[Exercise details] Word for word, restate the lines from the start of the data below through the line containing "plate's round end.".
** begin Supplied material **
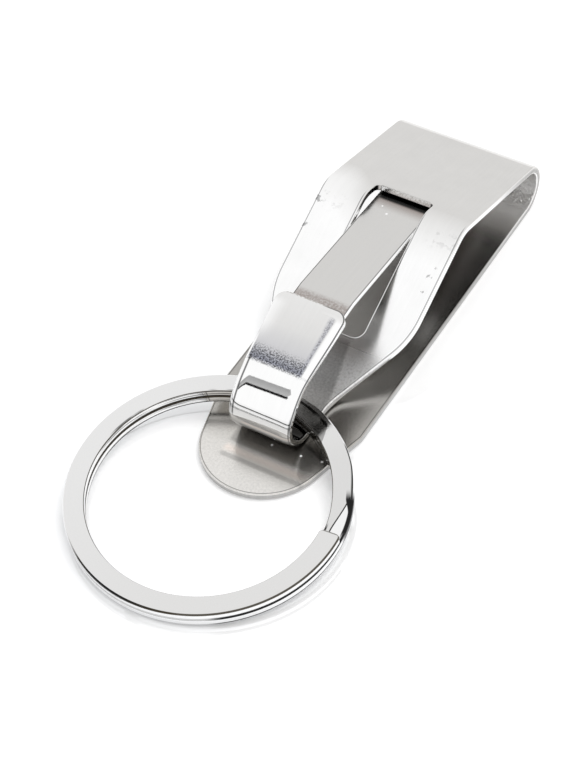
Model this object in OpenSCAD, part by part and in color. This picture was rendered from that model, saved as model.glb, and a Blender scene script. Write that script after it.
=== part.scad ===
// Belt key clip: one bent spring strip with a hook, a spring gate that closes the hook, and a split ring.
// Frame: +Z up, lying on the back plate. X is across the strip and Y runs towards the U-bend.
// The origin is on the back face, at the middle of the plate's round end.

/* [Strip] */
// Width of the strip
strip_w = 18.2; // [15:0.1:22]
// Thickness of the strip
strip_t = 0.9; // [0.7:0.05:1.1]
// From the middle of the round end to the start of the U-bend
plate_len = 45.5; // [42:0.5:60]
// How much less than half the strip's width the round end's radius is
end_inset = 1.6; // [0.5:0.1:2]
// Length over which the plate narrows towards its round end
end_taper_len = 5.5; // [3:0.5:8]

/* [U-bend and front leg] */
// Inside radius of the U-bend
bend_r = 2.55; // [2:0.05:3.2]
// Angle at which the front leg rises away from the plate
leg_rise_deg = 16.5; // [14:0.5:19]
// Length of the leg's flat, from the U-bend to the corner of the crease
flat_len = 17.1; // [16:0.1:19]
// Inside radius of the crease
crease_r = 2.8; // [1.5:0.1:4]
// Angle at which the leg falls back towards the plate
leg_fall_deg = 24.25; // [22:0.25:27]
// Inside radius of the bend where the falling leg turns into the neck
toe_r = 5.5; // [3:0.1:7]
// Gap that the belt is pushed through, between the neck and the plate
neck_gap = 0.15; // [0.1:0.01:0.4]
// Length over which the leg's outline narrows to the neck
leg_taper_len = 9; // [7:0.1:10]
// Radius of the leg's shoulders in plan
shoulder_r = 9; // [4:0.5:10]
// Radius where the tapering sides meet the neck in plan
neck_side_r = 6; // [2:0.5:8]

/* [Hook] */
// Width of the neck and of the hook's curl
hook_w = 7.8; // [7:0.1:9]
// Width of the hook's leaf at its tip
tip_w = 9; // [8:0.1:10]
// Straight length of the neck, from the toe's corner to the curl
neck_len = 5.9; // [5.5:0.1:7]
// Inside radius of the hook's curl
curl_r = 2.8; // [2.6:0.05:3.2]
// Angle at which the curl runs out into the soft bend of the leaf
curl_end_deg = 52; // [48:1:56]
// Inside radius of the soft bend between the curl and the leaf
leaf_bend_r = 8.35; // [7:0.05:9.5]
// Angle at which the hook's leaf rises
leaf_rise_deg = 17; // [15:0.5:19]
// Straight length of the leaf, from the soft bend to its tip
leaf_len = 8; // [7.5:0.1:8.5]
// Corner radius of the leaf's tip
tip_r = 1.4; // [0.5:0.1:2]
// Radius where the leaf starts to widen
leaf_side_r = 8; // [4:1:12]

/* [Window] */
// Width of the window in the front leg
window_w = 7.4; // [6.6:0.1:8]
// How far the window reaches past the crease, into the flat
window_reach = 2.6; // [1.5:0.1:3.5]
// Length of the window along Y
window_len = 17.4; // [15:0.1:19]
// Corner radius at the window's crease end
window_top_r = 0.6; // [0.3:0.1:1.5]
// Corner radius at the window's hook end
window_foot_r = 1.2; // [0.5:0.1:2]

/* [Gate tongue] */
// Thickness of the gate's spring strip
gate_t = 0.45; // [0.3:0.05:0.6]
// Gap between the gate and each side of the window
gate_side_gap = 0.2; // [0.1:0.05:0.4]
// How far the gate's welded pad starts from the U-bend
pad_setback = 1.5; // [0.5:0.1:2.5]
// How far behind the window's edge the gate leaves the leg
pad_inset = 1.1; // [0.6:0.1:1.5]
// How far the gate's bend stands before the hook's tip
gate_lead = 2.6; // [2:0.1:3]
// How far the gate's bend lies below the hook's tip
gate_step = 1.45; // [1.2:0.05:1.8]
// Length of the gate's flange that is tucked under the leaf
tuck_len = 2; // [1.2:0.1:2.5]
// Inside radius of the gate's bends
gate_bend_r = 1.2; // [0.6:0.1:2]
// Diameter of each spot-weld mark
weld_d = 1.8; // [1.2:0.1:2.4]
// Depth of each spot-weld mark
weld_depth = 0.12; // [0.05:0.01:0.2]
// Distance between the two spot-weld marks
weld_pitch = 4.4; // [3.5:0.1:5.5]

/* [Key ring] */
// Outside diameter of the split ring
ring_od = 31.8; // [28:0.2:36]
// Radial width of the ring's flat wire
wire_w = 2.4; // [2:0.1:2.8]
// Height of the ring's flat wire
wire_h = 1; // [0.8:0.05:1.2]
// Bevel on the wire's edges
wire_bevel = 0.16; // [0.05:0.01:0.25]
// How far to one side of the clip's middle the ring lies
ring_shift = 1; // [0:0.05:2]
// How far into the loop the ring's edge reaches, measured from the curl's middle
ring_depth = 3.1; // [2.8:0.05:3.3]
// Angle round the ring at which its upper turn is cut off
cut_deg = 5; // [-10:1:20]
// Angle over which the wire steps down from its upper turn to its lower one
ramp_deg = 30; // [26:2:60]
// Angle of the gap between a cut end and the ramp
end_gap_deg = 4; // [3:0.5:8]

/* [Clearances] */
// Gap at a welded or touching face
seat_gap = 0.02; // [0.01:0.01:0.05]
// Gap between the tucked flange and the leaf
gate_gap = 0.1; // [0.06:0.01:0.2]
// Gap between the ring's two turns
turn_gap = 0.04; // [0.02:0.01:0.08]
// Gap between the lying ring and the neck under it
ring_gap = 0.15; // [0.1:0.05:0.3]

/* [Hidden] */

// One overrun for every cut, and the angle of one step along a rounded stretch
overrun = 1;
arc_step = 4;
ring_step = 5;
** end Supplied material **
[Result for this exercise]
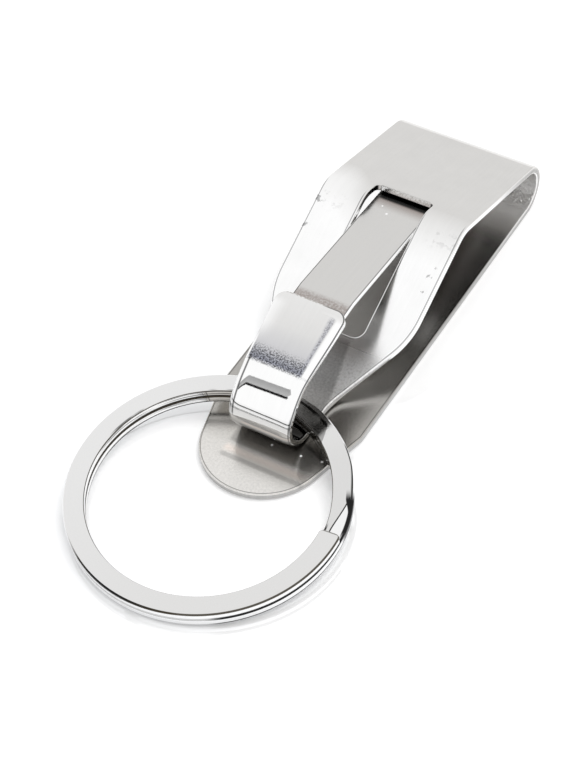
Model this object in OpenSCAD, part by part and in color. This picture was rendered from that model, saved as model.glb, and a Blender scene script. Write that script after it.
=== part.scad ===
// Belt key clip: one bent spring strip with a hook, a spring gate that closes the hook, and a split ring.
// Frame: +Z up, lying on the back plate. X is across the strip and Y runs towards the U-bend.
// The origin is on the back face, at the middle of the plate's round end.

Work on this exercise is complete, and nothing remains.